DATASET EXTRACT —
▬▬▬▬▬▬▬▬▬▬

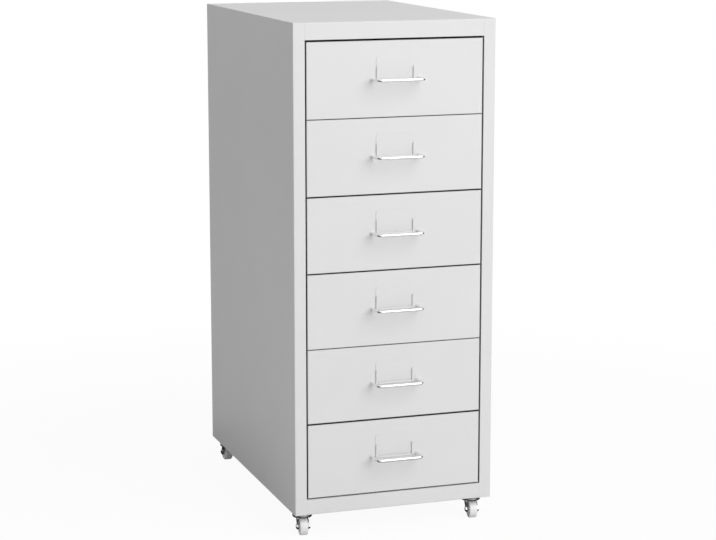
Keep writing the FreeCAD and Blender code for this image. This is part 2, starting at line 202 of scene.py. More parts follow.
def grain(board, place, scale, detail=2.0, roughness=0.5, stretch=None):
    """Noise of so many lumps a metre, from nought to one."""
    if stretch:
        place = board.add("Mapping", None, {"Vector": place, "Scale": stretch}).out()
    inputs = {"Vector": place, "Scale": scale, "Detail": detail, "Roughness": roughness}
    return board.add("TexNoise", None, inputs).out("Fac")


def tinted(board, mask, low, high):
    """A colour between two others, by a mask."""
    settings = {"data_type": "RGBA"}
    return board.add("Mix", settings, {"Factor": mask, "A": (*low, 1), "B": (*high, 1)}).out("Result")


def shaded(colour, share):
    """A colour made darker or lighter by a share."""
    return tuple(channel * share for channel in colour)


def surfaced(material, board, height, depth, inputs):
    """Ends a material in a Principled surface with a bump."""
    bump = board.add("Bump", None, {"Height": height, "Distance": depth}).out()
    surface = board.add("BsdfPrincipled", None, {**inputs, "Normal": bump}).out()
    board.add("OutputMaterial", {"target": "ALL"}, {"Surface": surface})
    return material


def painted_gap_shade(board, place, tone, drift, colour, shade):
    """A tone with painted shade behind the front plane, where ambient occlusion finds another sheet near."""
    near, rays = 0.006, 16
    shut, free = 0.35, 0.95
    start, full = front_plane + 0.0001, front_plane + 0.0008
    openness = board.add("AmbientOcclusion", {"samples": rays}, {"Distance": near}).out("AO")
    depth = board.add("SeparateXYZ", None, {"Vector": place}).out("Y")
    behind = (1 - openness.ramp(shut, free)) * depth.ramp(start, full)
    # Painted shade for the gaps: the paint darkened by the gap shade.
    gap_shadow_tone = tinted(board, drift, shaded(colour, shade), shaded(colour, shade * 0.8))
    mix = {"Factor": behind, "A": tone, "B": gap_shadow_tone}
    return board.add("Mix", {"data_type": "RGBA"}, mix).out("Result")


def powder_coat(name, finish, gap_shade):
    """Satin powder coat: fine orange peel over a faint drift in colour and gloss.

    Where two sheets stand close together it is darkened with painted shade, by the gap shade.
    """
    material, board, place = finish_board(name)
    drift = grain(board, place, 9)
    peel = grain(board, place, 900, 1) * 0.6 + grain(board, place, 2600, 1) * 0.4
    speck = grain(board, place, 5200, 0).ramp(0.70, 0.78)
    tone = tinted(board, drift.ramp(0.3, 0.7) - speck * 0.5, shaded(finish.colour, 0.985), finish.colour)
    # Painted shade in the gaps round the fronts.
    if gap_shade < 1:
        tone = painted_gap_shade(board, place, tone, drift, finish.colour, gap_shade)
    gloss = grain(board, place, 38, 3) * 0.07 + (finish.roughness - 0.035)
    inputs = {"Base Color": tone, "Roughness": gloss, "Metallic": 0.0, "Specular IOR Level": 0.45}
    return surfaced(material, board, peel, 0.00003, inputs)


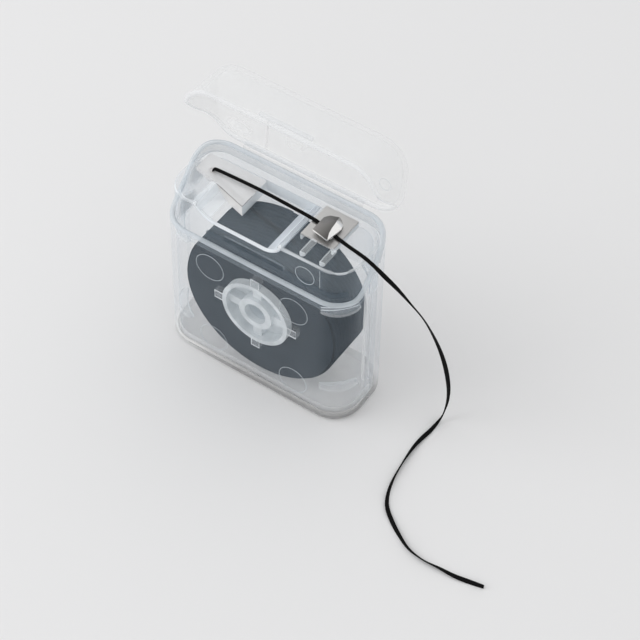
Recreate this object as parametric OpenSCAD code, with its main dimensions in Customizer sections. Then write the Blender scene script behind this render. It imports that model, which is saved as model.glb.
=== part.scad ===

▬▬▬▬▬▬▬▬▬▬

GOAL —
All of the material above needs to be copied exactly.

EXERCISE SOLUTION —
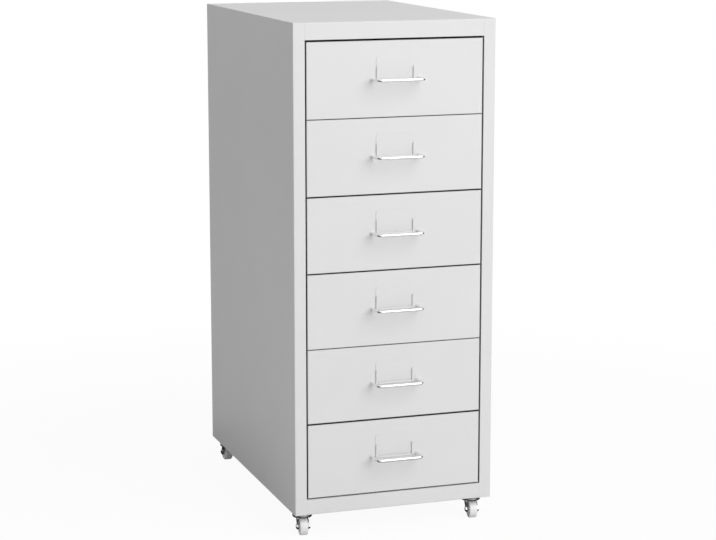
Keep writing the FreeCAD and Blender code for this image. This is part 2, starting at line 202 of scene.py. More parts follow.
def grain(board, place, scale, detail=2.0, roughness=0.5, stretch=None):
    """Noise of so many lumps a metre, from nought to one."""
    if stretch:
        place = board.add("Mapping", None, {"Vector": place, "Scale": stretch}).out()
    inputs = {"Vector": place, "Scale": scale, "Detail": detail, "Roughness": roughness}
    return board.add("TexNoise", None, inputs).out("Fac")


def tinted(board, mask, low, high):
    """A colour between two others, by a mask."""
    settings = {"data_type": "RGBA"}
    return board.add("Mix", settings, {"Factor": mask, "A": (*low, 1), "B": (*high, 1)}).out("Result")


def shaded(colour, share):
    """A colour made darker or lighter by a share."""
    return tuple(channel * share for channel in colour)


def surfaced(material, board, height, depth, inputs):
    """Ends a material in a Principled surface with a bump."""
    bump = board.add("Bump", None, {"Height": height, "Distance": depth}).out()
    surface = board.add("BsdfPrincipled", None, {**inputs, "Normal": bump}).out()
    board.add("OutputMaterial", {"target": "ALL"}, {"Surface": surface})
    return material


def painted_gap_shade(board, place, tone, drift, colour, shade):
    """A tone with painted shade behind the front plane, where ambient occlusion finds another sheet near."""
    near, rays = 0.006, 16
    shut, free = 0.35, 0.95
    start, full = front_plane + 0.0001, front_plane + 0.0008
    openness = board.add("AmbientOcclusion", {"samples": rays}, {"Distance": near}).out("AO")
    depth = board.add("SeparateXYZ", None, {"Vector": place}).out("Y")
    behind = (1 - openness.ramp(shut, free)) * depth.ramp(start, full)
    # Painted shade for the gaps: the paint darkened by the gap shade.
    gap_shadow_tone = tinted(board, drift, shaded(colour, shade), shaded(colour, shade * 0.8))
    mix = {"Factor": behind, "A": tone, "B": gap_shadow_tone}
    return board.add("Mix", {"data_type": "RGBA"}, mix).out("Result")


def powder_coat(name, finish, gap_shade):
    """Satin powder coat: fine orange peel over a faint drift in colour and gloss.

    Where two sheets stand close together it is darkened with painted shade, by the gap shade.
    """
    material, board, place = finish_board(name)
    drift = grain(board, place, 9)
    peel = grain(board, place, 900, 1) * 0.6 + grain(board, place, 2600, 1) * 0.4
    speck = grain(board, place, 5200, 0).ramp(0.70, 0.78)
    tone = tinted(board, drift.ramp(0.3, 0.7) - speck * 0.5, shaded(finish.colour, 0.985), finish.colour)
    # Painted shade in the gaps round the fronts.
    if gap_shade < 1:
        tone = painted_gap_shade(board, place, tone, drift, finish.colour, gap_shade)
    gloss = grain(board, place, 38, 3) * 0.07 + (finish.roughness - 0.035)
    inputs = {"Base Color": tone, "Roughness": gloss, "Metallic": 0.0, "Specular IOR Level": 0.45}
    return surfaced(material, board, peel, 0.00003, inputs)


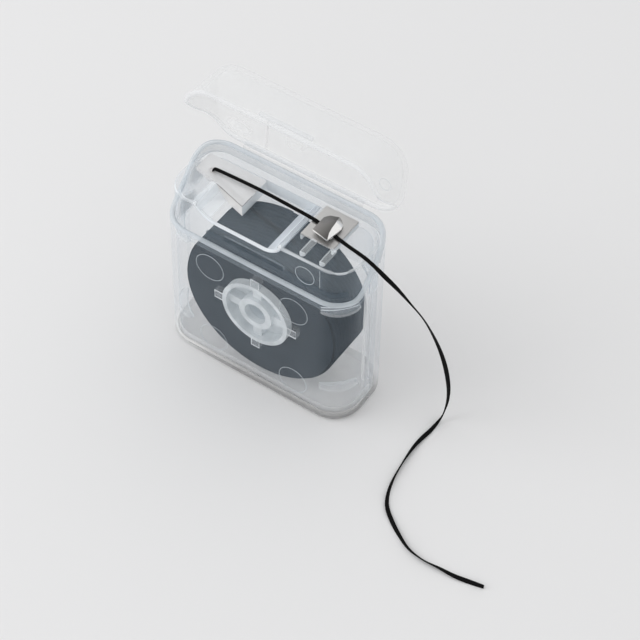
Recreate this object as parametric OpenSCAD code, with its main dimensions in Customizer sections. Then write the Blender scene script behind this render. It imports that model, which is saved as model.glb.
=== part.scad ===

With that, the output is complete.